First appeared on e27 - By Michele Tucci, Chief Product Officer.
Though tech companies in Asia seeking to hire data scientists do mention soft skills in their job descriptions, the one most crucial to the role yet rarely even listed is creativity, given how much our world is changing in the extreme.
In 2015, DOMO produced an infographic on how much activity happens every minute across some of the world’s most popular products, including 4,166,667 likes on Facebook, 110,040 calls on Skype, and 51,000 app downloads on Apple devices. In this kind of data-rich era, data scientists — especially those in Asia where conformity can be cultural — need the creativity and self-awareness to question even their most entrenched beliefs: What can be data?
In many fields, the answer to this question is strict. In consumer credit scoring, the industry to which I belong, data traditionally refers to any information related to a consumer’s repayment history or other financial benchmarks that can help banks, credit card companies, and other institutions determine their creditworthiness. This view is a limited one, and it has social consequences.In all corners of the globe — from Africa and South America to Indonesia, Vietnam, and the Philippines in Southeast Asia — there are millions of unbanked people, especially in emerging markets. Because they have no bank accounts or other financial instruments, they are part of the 4.5 billion people worldwide who have little to no credit history. And since banks, credit card companies, and other financial institutions rely on this data to establish a person’s creditworthiness, these people are excluded from finance and the social mobility it may bring. They cannot avail of a loan to purchase a home, fund a college education, or start a small business. In effect, their lack of credit is a social shackle: It dooms them to where they are.
You could overlook this issue if all 4.5 billion people who have little to no credit were a high risk to default on their loans. That, of course, is not the case. Among this group, there are hundreds of millions of people who are likely to responsibly pay back any loans they take. The key to distinguishing these borrowers is in alternative data (a term sure to surpass big data in buzz for those living in emerging markets where data is just as valuable yet harder to come by).
What kind of data is the most useful?
Alternative data is a catch-all term that refers to non-traditional information.
In the space of credit scoring, the most common are social media data, psychometric data, telco data, and device data. Even within these broad classifications, some are more accurate, efficient, and preferable to others, as will also hold true for the types of alternative data available in your own field of tech.

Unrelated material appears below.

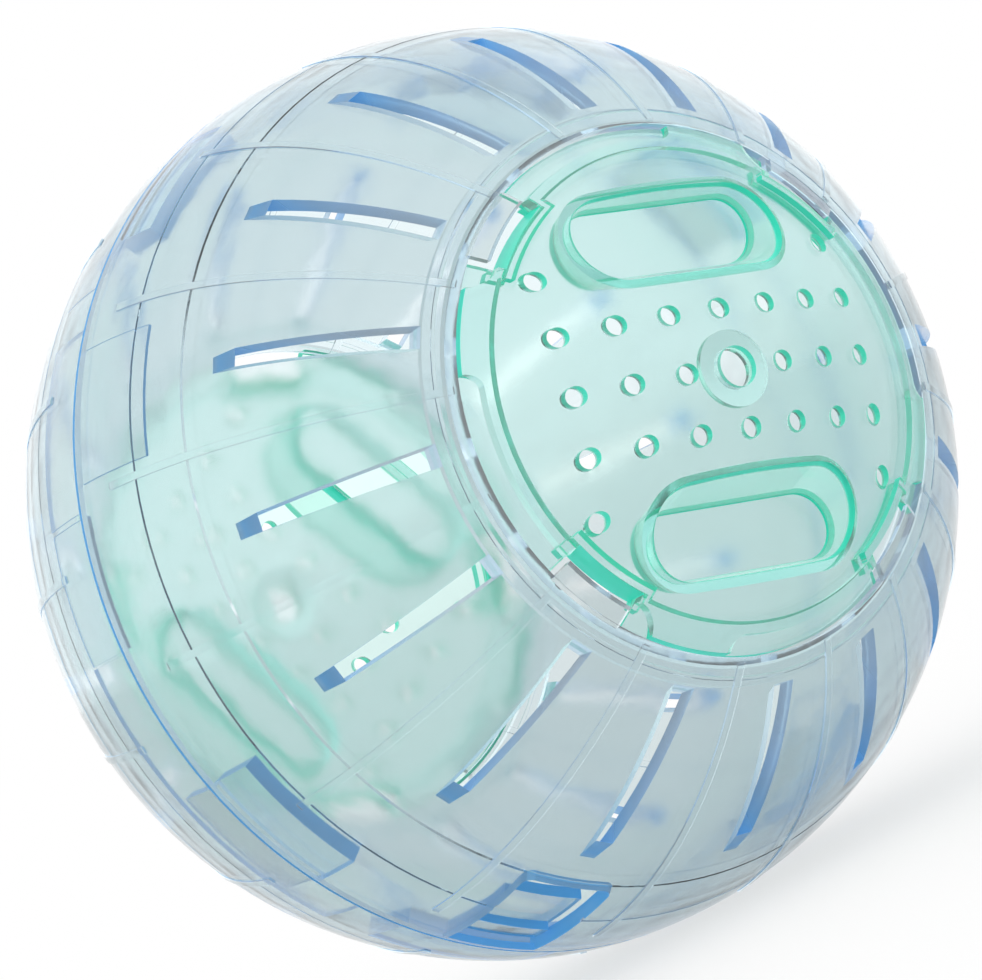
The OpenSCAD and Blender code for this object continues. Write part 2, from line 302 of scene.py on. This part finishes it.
def ball_places(tree):
    """Where a point of the ball lies, as a position and as its distance from the centre, from the
    axle and along the axle, and how level its face is."""
    coords = add_node(tree, "ShaderNodeTexCoord").outputs["Object"]
    radius = add_node(tree, "ShaderNodeVectorMath", {0: coords}, operation="LENGTH").outputs["Value"]
    apart = add_node(tree, "ShaderNodeSeparateXYZ", {0: coords})
    flat = add_node(tree, "ShaderNodeCombineXYZ", {"X": apart.outputs["X"], "Z": apart.outputs["Z"]})
    axle = add_node(tree, "ShaderNodeVectorMath", {0: flat.outputs[0]}, operation="LENGTH")
    along = add_node(tree, "ShaderNodeMath", {0: apart.outputs["Y"]}, operation="ABSOLUTE")
    outward = add_node(tree, "ShaderNodeVectorMath", {0: coords}, operation="NORMALIZE")
    face = add_node(tree, "ShaderNodeNewGeometry")
    level = add_node(tree, "ShaderNodeVectorMath",
                     {0: outward.outputs[0], 1: face.outputs["Normal"]}, operation="DOT_PRODUCT")
    level = add_node(tree, "ShaderNodeMath", {0: level.outputs["Value"]}, operation="ABSOLUTE")
    return coords, radius, axle.outputs["Value"], along.outputs[0], level.outputs[0]


def clear_polystyrene(name, opts, cut):
    """Injection-moulded clear polystyrene.

    Crystal polystyrene is water clear and glossy. A trace of dye leaves a thin wall almost
    colourless and collects in thick sections, so the colour is an absorption through the depth,
    given per millimetre for red, green and blue. Walls that cut through the sheet show a deep
    tint, partly the dye's own colour and partly painted light piped along the sheet, and they get
    a painted glow, an emission that stands in for that piped light: cut is a function that gives
    their share of it. Slow cooling leaves gentle flow waves and a trace of haze, and the faces
    lose a little light besides, which the face colour gives."""
    mat = bpy.data.materials.new(name)
    tree = new_tree(mat)
    coords, *places = ball_places(tree)
    waves = add_node(tree, "ShaderNodeTexNoise", {"Vector": coords},
                     Scale=1 / (opts.wave * MM), Detail=1.0, Roughness=0.4)
    bump = add_node(tree, "ShaderNodeBump", {"Height": waves.outputs["Fac"]},
                    Strength=1.0, Distance=opts.wave_depth * MM)
    # A steep face that stays clear still takes its own shares of the edge tint and of the painted glow
    steep = below(tree, places[-1], *CLEAR_STEEP)
    share = most(tree, cut(tree, *places), spread(tree, steep, 0.0, opts.clear_tint))
    # Painted glow: the emission share on steep and cut walls, which stands in for light piped along the
    # sheet
    painted_glow_share = most(tree, spread(tree, steep, 0.0, opts.clear_painted_glow), share)
    tint = add_node(tree, "ShaderNodeMix", {"Factor": share}, data_type="RGBA")
    # Sockets 6 and 7 are the two colours. Their names are those of the number sockets too
    tint.inputs[6].default_value = (*opts.face, 1)
    tint.inputs[7].default_value = (*opts.edge, 1)
    surface = add_node(tree, "ShaderNodeBsdfPrincipled",
                       {"Normal": bump.outputs["Normal"], "Base Color": tint.outputs[2],
                        "Transmission Weight": spread(tree, share, 1.0, CUT_CLEAR),
                        "Roughness": spread(tree, share, opts.haze, CUT_ROUGH),
                        "Emission Color": tint.outputs[2],
                        "Emission Strength": spread(tree, painted_glow_share, 0.0, PAINTED_GLOW)},
                       IOR=POLYSTYRENE_IOR)
    density = max(opts.absorbs) * DENSITY_SHARE
    kept = [1 - a / density for a in opts.absorbs]
    depth = add_node(tree, "ShaderNodeVolumeAbsorption", Color=(*kept, 1), Density=density / MM)
    add_node(tree, "ShaderNodeOutputMaterial",
             {"Surface": surface.outputs["BSDF"], "Volume": depth.outputs["Volume"]})
    return mat


def shell_cut(tree, radius, axle, along, level):
    """Slots, windows and blocks show the tint and the painted glow. The polished collar round a lid,
    the ribs, the panel lines and the faces that meet at the seam stay clear."""
    share = times(tree, below(tree, level, *SHELL_STEEP), above(tree, axle, COLLAR_R, COLLAR_SOFT),
                  below(tree, radius, SKIN_R, SKIN_SOFT), above(tree, along, SEAM, SOFT))
    for height in LINE_HEIGHTS:
        line = times(tree, within(tree, along, (height - LINE_HALF, height + LINE_HALF), SOFT),
                     within(tree, radius, LINE_R, SOFT))
        share = times(tree, share, spread(tree, line, 1.0, 0.0))
    # A slot's wall is deepest at its seam end and almost clear at its mouth end
    fade = spread(tree, along, 1.0, SLOT_MOUTH_SHARE, SLOT_SEAM_END, SLOT_MOUTH_END)
    return times(tree, share, fade)


def lid_cut(tree, radius, axle, along, level):
    """A lid's rim, notches and holes show the tint and the painted glow, and so do the lip and foot of each
    recess.
    """
    lip = times(tree, above(tree, radius, LIP_R, LIP_SOFT), below(tree, axle, DOME_R, LID_SOFT))
    rim = above(tree, axle, RIM_R, SOFT)
    notch = within(tree, axle, NOTCH_R, NOTCH_SOFT)
    foot = within(tree, along, FOOT, LID_SOFT)
    return times(tree, below(tree, level, *LID_STEEP), most(tree, lip, rim, notch, foot))


# Properties

class ShellSettings(PropertyGroup):
    """The blue half shells."""
    face: FloatVectorProperty(
        name="Face tint", description="Colour of the light that a polished face lets through",
        default=linear("E6E9E8"), min=0.0, max=1.0, subtype="COLOR")
    # The edge colour is the walls' dye tint and also the colour of their painted glow, an emission that
    # stands in for light piped along the sheet
    edge: FloatVectorProperty(
        name="Edge tint", description="Colour that the walls of slots and windows glow with",
        default=linear("62B0EA"), min=0.0, max=1.0, subtype="COLOR")
    absorbs: FloatVectorProperty(
        name="Absorption", description="Red, green and blue lost in each millimetre of plastic",
        default=(0.056, 0.026, 0.014), min=0.0, max=2.0)
    clear_tint: FloatProperty(
        name="Clear wall tint", description="Share of the edge tint on a steep face that stays clear",
        default=0.10, min=0.0, max=1.0)
    # Share of the painted glow, an emission standing in for piped light, on a steep face that stays clear
    clear_painted_glow: FloatProperty(
        name="Clear wall glow", description="Share of the glow on a steep face that stays clear",
        default=1.0, min=0.0, max=1.0)
    haze: FloatProperty(
        name="Haze", description="Roughness of the polished faces",
        default=0.1, min=0.0, max=0.5)
    wave: FloatProperty(
        name="Flow wave", description="Spacing of the flow waves in the moulded wall, in millimetres",
        default=6.0, min=4.0, max=60.0)
    wave_depth: FloatProperty(
        name="Wave depth", description="Height of the flow waves, in millimetres",
        default=0.06, min=0.0, max=1.0)


class LidSettings(PropertyGroup):
    """The mint lids."""
    face: FloatVectorProperty(
        name="Face tint", description="Colour of the light that a polished face lets through",
        default=linear("E6F3F1"), min=0.0, max=1.0, subtype="COLOR")
    # The edge colour is the walls' dye tint and also the colour of their painted glow, an emission that
    # stands in for light piped along the sheet
    edge: FloatVectorProperty(
        name="Edge tint", description="Colour that the rim and the walls of holes glow with",
        default=linear("42E2C4"), min=0.0, max=1.0, subtype="COLOR")
    absorbs: FloatVectorProperty(
        name="Absorption", description="Red, green and blue lost in each millimetre of plastic",
        default=(0.08, 0.010, 0.020), min=0.0, max=2.0)
    clear_tint: FloatProperty(
        name="Clear wall tint", description="Share of the edge tint on a steep face that stays clear",
        default=0.20, min=0.0, max=1.0)
    # Share of the painted glow, an emission standing in for piped light, on a steep face that stays clear
    clear_painted_glow: FloatProperty(
        name="Clear wall glow", description="Share of the glow on a steep face that stays clear",
        default=0.45, min=0.0, max=1.0)
    haze: FloatProperty(
        name="Haze", description="Roughness of the polished faces",
        default=0.12, min=0.0, max=0.5)
    wave: FloatProperty(
        name="Flow wave", description="Spacing of the flow waves in the lid, in millimetres",
        default=6.0, min=4.0, max=60.0)
    wave_depth: FloatProperty(
        name="Wave depth", description="Height of the flow waves, in millimetres",
        default=0.05, min=0.0, max=1.0)


class StageSettings(PropertyGroup):
    """The floor, the light and the camera."""
    paper: FloatVectorProperty(
        name="Paper", description="Colour of the floor's paper",
        default=(0.35, 0.35, 0.35), min=0.0, max=1.0, subtype="COLOR")
    distance: FloatProperty(
        name="Camera distance", description="From the ball's centre to the camera",
        default=0.8617, min=0.2, max=5.0, subtype="DISTANCE", unit="LENGTH")
    lens: FloatProperty(
        name="Lens", description="Focal length on a 36 mm sensor, in millimetres",
        default=210.0, min=20.0, max=400.0)


# Operators

class OBJECT_OT_ball_shells(Operator):
    """Dress both half shells in clear blue polystyrene"""
    bl_idname = "object.ball_shells"
    bl_label = "Half shells"

    def execute(self, context):
        plastic = clear_polystyrene("clear_blue_polystyrene", context.scene.ball_shell, shell_cut)
        for node in ("front_shell", "rear_shell"):
            dress(node, plastic)
        return {"FINISHED"}


class OBJECT_OT_ball_lids(Operator):
    """Bore the last air holes of both bayonet lids and dress them in clear mint polystyrene"""
    bl_idname = "object.ball_lids"
    bl_label = "Bayonet lids"

    def execute(self, context):
        plastic = clear_polystyrene("clear_mint_polystyrene", context.scene.ball_lid, lid_cut)
        pierced_lid("front_lid", "front_cap", FRONT_LID, plastic)
        pierced_lid("rear_lid", "rear_cap", REAR_LID, plastic)
        return {"FINISHED"}


class OBJECT_OT_ball_stage(Operator):
    """Lay the pale floor, light the ball softly and set the photograph's camera"""
    bl_idname = "object.ball_stage"
    bl_label = "Stage"

    def execute(self, context):
        opts = context.scene.ball_stage
        self.floor(opts.paper)
        self.light()
        self.camera(opts.distance, opts.lens)
        context.scene.view_settings.view_transform = "Standard"
        context.scene.cycles.max_bounces = BOUNCES
        context.scene.cycles.transmission_bounces = BOUNCES
        return {"FINISHED"}

    def floor(self, colour):
        """Seamless white paper. The share it lacks of pure white is added where it is looked at,
        and a part of that where it is seen through the ball."""
        work = bmesh.new()
        bmesh.ops.create_grid(work, x_segments=1, y_segments=1, size=FLOOR_SIZE)
        bmesh.ops.translate(work, verts=work.verts, vec=(0, 0, CAD_BOX[0].z - FLOOR_GAP))
        mesh = bpy.data.meshes.new("floor")
        work.to_mesh(mesh)
        work.free()
        floor = join_to_scene(bpy.data.objects.new("floor", mesh))
        mat = bpy.data.materials.new("matt_white_paper")
        tree = new_tree(mat)
        path = add_node(tree, "ShaderNodeLightPath").outputs
        through = spread(tree, path["Is Transmission Ray"], 0.0, FLOOR_THROUGH)
        seen = joined(tree, "ADD", path["Is Camera Ray"], path["Is Glossy Ray"], through)
        lift = spread(tree, seen, 0.0, FLOOR_LIFT)
        paper = add_node(tree, "ShaderNodeBsdfDiffuse", Color=(*colour, 1))
        glow = add_node(tree, "ShaderNodeEmission", {"Strength": lift})
        both = add_node(tree, "ShaderNodeAddShader", {0: paper.outputs[0], 1: glow.outputs[0]})
        add_node(tree, "ShaderNodeOutputMaterial", {"Surface": both.outputs[0]})
        mesh.materials.append(mat)

    def light(self):
        """An even white room, a little brighter where the gloss mirrors it than behind the ball."""
        world = bpy.data.worlds.new("soft_white_room")
        bpy.context.scene.world = world
        tree = new_tree(world)
        mirrored = add_node(tree, "ShaderNodeLightPath").outputs["Is Glossy Ray"]
        sky = add_node(tree, "ShaderNodeBackground",
                       {"Strength": spread(tree, mirrored, 1.0, ROOM_MIRRORED)}, Color=(1, 1, 1, 1))
        add_node(tree, "ShaderNodeOutputWorld", {"Surface": sky.outputs[0]})

    def camera(self, distance, lens):
        """The photograph's view of the ball."""
        across, tall, roll = (math.radians(a) for a in (VIEW_ACROSS, VIEW_TALL, VIEW_ROLL))
        back = Vector((math.sin(across) * math.cos(tall), -math.cos(across) * math.cos(tall),
                       math.sin(tall)))
        right = Vector((0, 0, 1)).cross(back).normalized()
        up = back.cross(right)
        turn = Quaternion(back, roll)
        right, up = turn @ right, turn @ up
        pixel = distance * SENSOR_MM / lens / PHOTO_PIXELS
        aside = right * (MOVED_RIGHT_PIXELS * pixel)
        place = back * distance + aside + up * (MOVED_UP_PIXELS * pixel)
        cam = bpy.data.cameras.new("photo_camera")
        cam.sensor_width = SENSOR_MM
        cam.lens = lens
        cam.clip_start = CLIP_NEAR
        cam.clip_end = CLIP_FAR
        obj = join_to_scene(bpy.data.objects.new("photo_camera", cam))
        axes = Matrix((right, up, back)).transposed()
        obj.matrix_world = Matrix.Translation(place) @ axes.to_4x4()
        bpy.context.scene.camera = obj


class VIEW3D_PT_exercise_ball(Panel):
    bl_label = "Exercise Ball"
    bl_space_type = "VIEW_3D"
    bl_region_type = "UI"
    bl_category = "Exercise Ball"

    def draw(self, context):
        layout = self.layout
        for title, group, call in (
            ("Half shells", context.scene.ball_shell, "object.ball_shells"),
            ("Bayonet lids", context.scene.ball_lid, "object.ball_lids"),
            ("Stage", context.scene.ball_stage, "object.ball_stage"),
        ):
            box = layout.box()
            box.label(text=title)
            for key in group.__annotations__:
                box.prop(group, key)
            box.operator(call)


CLASSES = (ShellSettings, LidSettings, StageSettings, OBJECT_OT_ball_shells, OBJECT_OT_ball_lids,
           OBJECT_OT_ball_stage, VIEW3D_PT_exercise_ball)


def register():
    for made in CLASSES:
        bpy.utils.register_class(made)
    bpy.types.Scene.ball_shell = PointerProperty(type=ShellSettings)
    bpy.types.Scene.ball_lid = PointerProperty(type=LidSettings)
    bpy.types.Scene.ball_stage = PointerProperty(type=StageSettings)


def unregister():
    del bpy.types.Scene.ball_shell
    del bpy.types.Scene.ball_lid
    del bpy.types.Scene.ball_stage
    for made in reversed(CLASSES):
        bpy.utils.unregister_class(made)


def main():
    register()
    for call in (bpy.ops.object.ball_stage, bpy.ops.object.ball_shells, bpy.ops.object.ball_lids):
        if call() != {"FINISHED"}:
            raise RuntimeError("an operator did not finish")
    bpy.context.view_layer.update()


if __name__ == "__main__":
    main()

Founders and the data scientists on their team need to vet the available forms of alternative data to determine which is best for their business needs. We found, for example, that social media data can easily be faked, and when it does belong to a real user, the process of mining it is invasive.
Psychometric data, for its part, is both invasive and inefficient: Consumers will spend more than 30 minutes answering questions that try to magically divine their attitudes and values.
Integration of telco data is cumbersome and must be done on-site, even though it may not be worth the effort: It is still less accurate than the best source of alternative data.
If you’re reading this article from a smartphone, you have the answer in hand — device data is the most reliable behavioral data, easiest to integrate, and the least invasive (data is anonymised).
Because device data is the most superior form of alternative data in consumer credit scoring, our team at CredoLab uses over 50,000 of these data points to determine the creditworthiness of people who would otherwise be unable to avail of finance due to their lack of a credit history.
An interesting look into user behaviour
Some of the indicators of a reliable borrower may surprise you, such as minimal time spent surfing the web at night, a low number of long duration incoming calls during work hours, and even, perhaps inexplicably, a high ratio of missed calls following successful outgoing ones.
Though some of these indicators may raise a few eyebrows, the results speak for themselves: CredoLab has helped banks and non-bank lenders penetrate markets where traditional credit scoring solutions would not work, enabling them to automate the lending process, minimise risk, and maintain an almost instantaneous time-to-yes.
Tech companies in other spaces who tap data scientists creative enough to look to alternative data will surely experience a similar virtuous cycle: The increase in data will not only improve the accuracy of their models but also encourage them to make bolder leaps in creative experimentation and design.